In his prologue to metaphysics, Aristotle wrote that all men, by nature, seek to know. Human beings are rational creatures, and rational creatures seek knowledge. I would like to argue that human beings are also spiritual creatures that naturally seek God.
In order to proceed with the thesis that humans naturally seek God, it is first necessary to show that humans have a soul. Establishing the existence of the soul allows us to differentiate those beings with a soul from those that do not. This is most succinctly done by positing that the soul is, as Saint Augustine observed, “the life of the body.”
What does it mean to say that the soul is the life of the body? In following Aristotle and Thomas Aquinas, Catholic philosophy asserts that the soul is that which is life actually; it is that principle that makes something alive. By actual, philosophy means that which exists as opposed to that which might exist (exist in potency). A way of explaining this is to say that a human body is a human being potentially. It is the soul that makes a human being what it is. The soul is the essence of a particular being.
Since the act of seeking out something, in this case, God, requires the capacity of conceiving (some concept of who God is) as well as a will (we must desire to know God), and since conception and will are powers of the intellect, which itself is a power of the soul, it must be that which has no soul cannot seek anything. A rock does not desire anything, nor does it have a concept of God (or of anything else, for that matter).
Finally, souls must be spiritual (not composed of matter) because the various powers of the soul cannot be reduced to a physical body (e.g., free will, qualia, abstract thinking, etc.).
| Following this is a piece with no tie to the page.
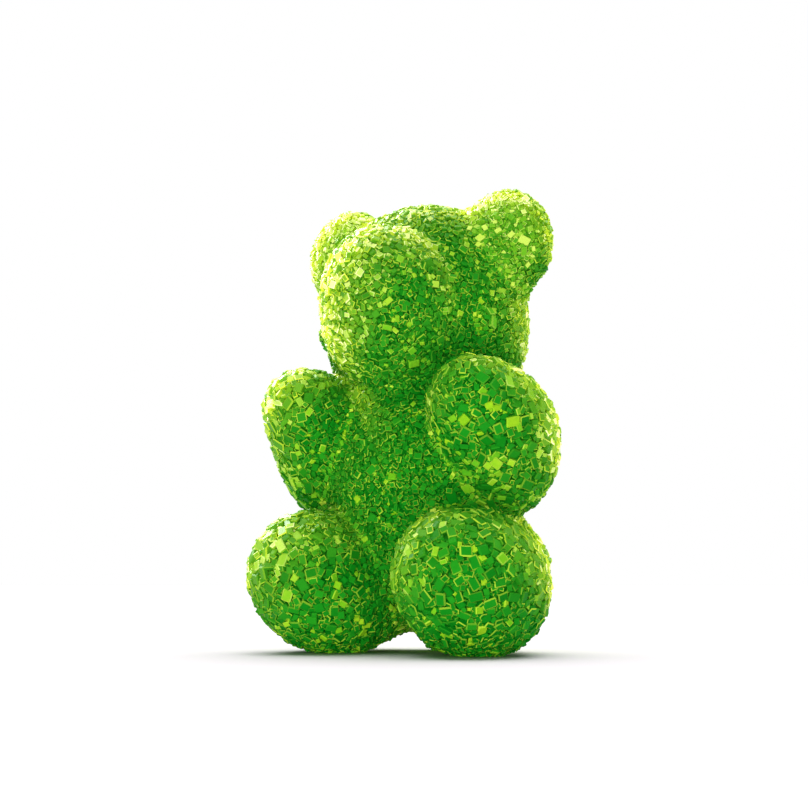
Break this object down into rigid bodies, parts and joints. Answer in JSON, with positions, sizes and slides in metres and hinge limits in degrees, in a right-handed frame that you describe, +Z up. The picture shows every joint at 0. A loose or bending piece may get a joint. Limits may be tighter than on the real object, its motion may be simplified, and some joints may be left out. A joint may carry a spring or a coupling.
{
  "type": "sugared gummy bear",
  "caption": "Bear-shaped gummy candy coated all over in sugar crystals, standing upright with its paws raised to its chest.",
  "frame": {"origin": "on the table, under the middle of the bear's outline", "axes": "+Z up through the head, -Y the way the bear faces, +X towards its left side"},
  "size_m": [0.015, 0.0112, 0.0219],
  "materials": {
    "sugared_jelly": "translucent green fruit jelly under a dense coat of clear sugar crystals"
  },
  "bodies": {
    "root": {"gummy_bear": "sugared_jelly"}
  },
  "joints": []
}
Having sought to explain what a soul is, it is necessary to show that human beings naturally seek God. Saint Augustine provides a point of departure for that claim. “You have made us for yourself, O Lord, and our heart is restless until it rests in you,” In following Augustine, Catholicism asserts that not only is God our efficient cause (the cause of our existence) but also our final cause (that for which we have been created).
Accepting that human beings – all of creation, really – have a Divine origin, the question becomes whether human beings naturally “seek out” their creator. Augustine seems to suggest that not only do we naturally seek God, but that we will not be truly happy until we have “found” God.
Two presuppositions are foundational to understanding Augustine’s claim. First, God’s existence and essence are identical. That is to say that God exists necessarily. And second, that the universe is contingent. Stated differently, the universe does not need to exist. Since that which does need to exist must be created, and since nothing is created without a reason, we can infer that God created the universe for a cause or purpose. If Augustine is correct, that purpose, as it relates to human beings, is communion with God.
If it is true that we are made for God, one would expect to find evidence of religiosity in human history. And indeed, that is what one finds. While its form can differ significantly, every known society and culture has been religious (see Glazier, Stephen D. 1999. Anthropology of Religion: A Handbook. Westport, Ct: Greenwood Press). Religion provides the vehicle by which human beings seek out and worship God. In part, religion is the manner in which the human desire for God is manifested.
It is no exaggeration, therefore, to posit that human beings are religious creatures by virtue of their nature. If Aristotle is correct in claiming that nature does nothing in vain, then human religiosity must serve the purpose of seeking out and being in communion with God.
All of this goes to what the Catechism calls the human capacity for God, which echoes Augustine. “The desire for God is written in the human heart, because man is created by God and for God, and God never ceases to draw man to himself. Only in God will he find the truth and happiness he never stops searching for.” (Catechism of the Catholic Church, Paragraph 27).
What has been said thus far speaks to the human desire for God. More important, however, is God’s desire for human beings. Because life is created for God and by God, life possesses an innate dignity, an innate sacredness.
As the Second Vatican Council notes, “The dignity of man rests above all on the fact that he is called to communion with God. This invitation to converse with God is addressed to man as soon as he comes into being. For if man exists, it is because God has created him through love, and through love continues to hold him in existence. He cannot live fully according to truth unless he freely acknowledges that love and entrusts himself to his creator.”
If what has been said is true, if human beings naturally seek out God, how can one account for the existence of atheism? Answering that question requires admitting that original sin has clouded the intellect. No longer illuminated by the light of Grace, the mind struggles with comprehending matters of the transcendent. The result has been not the destruction of the human desire for God but rather a perversion of that desire.
In a sense, atheism replaces the transcendent God with a pantheon of gods of its own making. G.K. Chesterton observed that “When a man stops believing in God, he doesn’t believe in nothing; he believes in anything.” The “anything” that atheists believe in includes the gods of secularism, to wit, individualism, pleasure, money, and, in our time, particularly, power as manifested in politics. Is it any wonder that the more our society tends toward secularism, the more political it becomes?
If Augustine is correct, however, these secular gods will ultimately fail us. If human beings are made for God, anything less will fail to satisfy the human heart.